Para que a caricaturização funcione é preciso que, pelo menos, se conheça o modelo. Do contrário talvez não se perceba se o que se vê é retrato ou caricatura. Daí, a versão teatral de O Anel e a Rosa contar com um espectador dono de um repertório mínimo de contos de fadas e romances capa-espada. E funcionar mais para um público pré-adolescente do que propriamente infantil. Para os espectadores mais jovens a ironia de Thackeray se perde, mas fica em primeiro plano a magia da Fada Varanegra, do anel e da rosa. O principal interesse da montagem, no entanto, parece ir além da caricatura. E está fundamentalmente na maneira como a encenação de Eduardo Tolentino aproveita-se teatralmente dos recursos narrativos próprios do texto literário de Thackeray. A adaptação funciona como exercício de criação teatral. A adaptação funciona como exercício de criação teatral. Ao invés de se abdicar do narrador crítico do romance suas falas são convertidas em monólogos ou diálogos e distribuídas entre a Fada que tece a trama, criados que comentam, em coro ou isoladamente, o que se passa em seus senhores, e um narrador que assume a voz de Thackeray e fecha a narrativa com a distância de quem já não crê na magia, mas não pode deixar de fazê-la. Nunca são os personagens centrais que assumem a narração. Eles se assemelham aos desenhos e marionetes de que se serviu Thackeray e para criar sua história e contá-la a algumas crianças numa festa de Natal. E é esse desdobramento de narradores que proporciona alguns dos melhores momentos do espetáculo. Como a cena da batalha, ou a queda do rei ao chão. Cenas onde se joga simultaneamente com a comicidade dos personagens e com uma teatralidade excessiva que parece fazer caricatura não apenas da corte do Rei Valoroso, mas de certos recursos interpretativos próprios à ópera e ao teatro.
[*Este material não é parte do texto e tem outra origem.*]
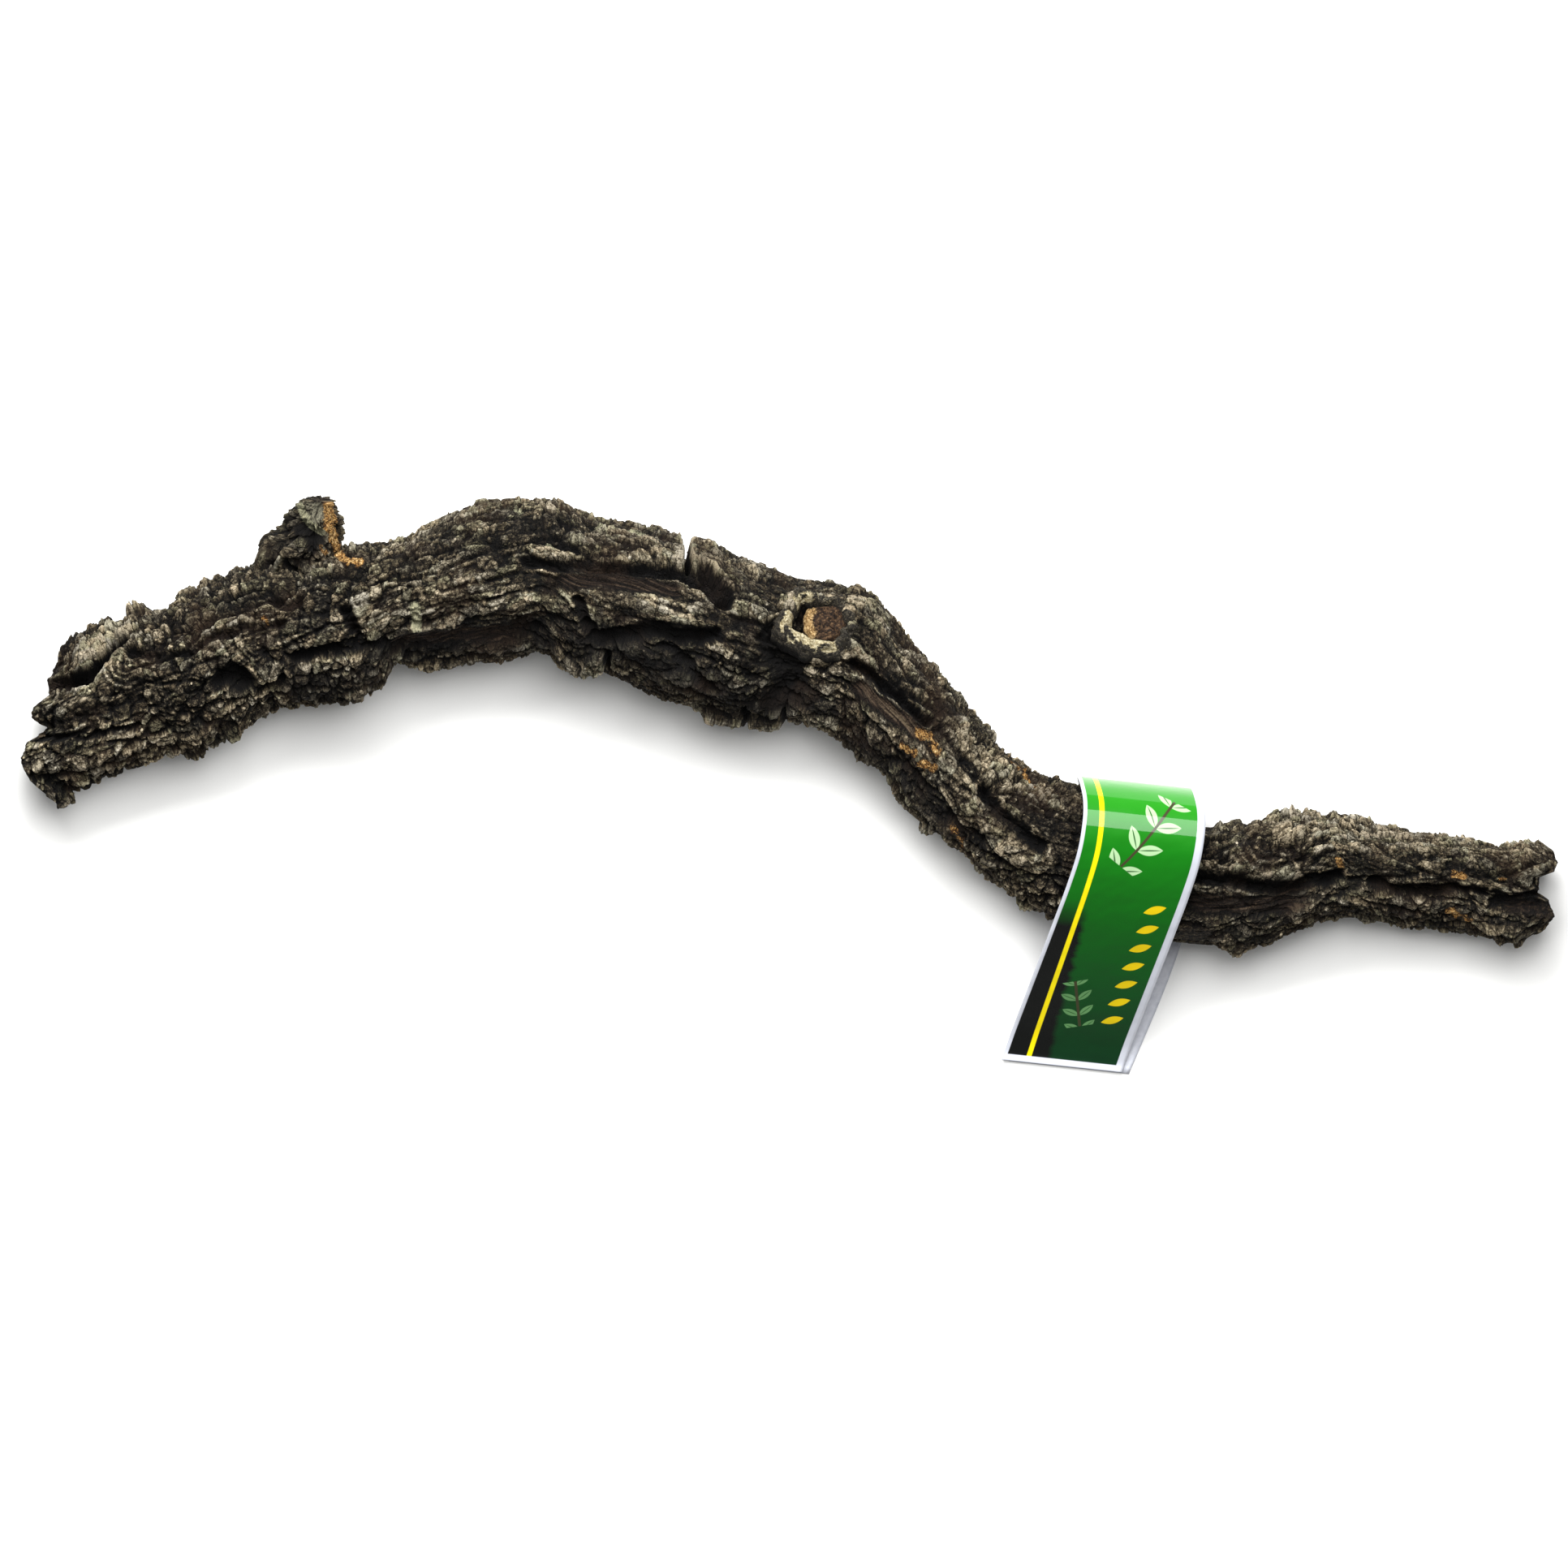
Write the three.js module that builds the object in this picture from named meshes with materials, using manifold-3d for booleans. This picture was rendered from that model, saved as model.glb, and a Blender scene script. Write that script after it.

Assim como a caricatura deixa que se perceba o modelo, também O Anel e a Rosa não joga fora a magia do conto de fadas. Magia irônica conquistada em parte pelos belos figurinos de Lola Tolentino, que mais parecem ilustrações tiradas de algum livro; e pelo bom aproveitamento do trabalho dos atores. A destacar Charles Myara, com o Rei Valoroso; Denise Wainberg, como a Condessa Rabuja; Flávio Antônio, como o Príncipe Bulbo. E, como Thackeray no seu romance, também a adaptação do Grupo TAPA para O Anel e a Rosa, se mostra as lutas de diferentes grupos pelo poder, também dá à corte de Valoroso a aura de magia de uma sociedade dominada por uma fada, um anel e uma rosa. E de uma história narrada por uma voz irônica mas que fecha o espetáculo com a nostalgia de alguém que tira a máscara e deixa ver, junto ao desejo de ser criança outra vez, um rosto adulto e que, se já não pode mais acreditar em fadas, pode ao menos tecer histórias para quem ainda possa vê-las com magia.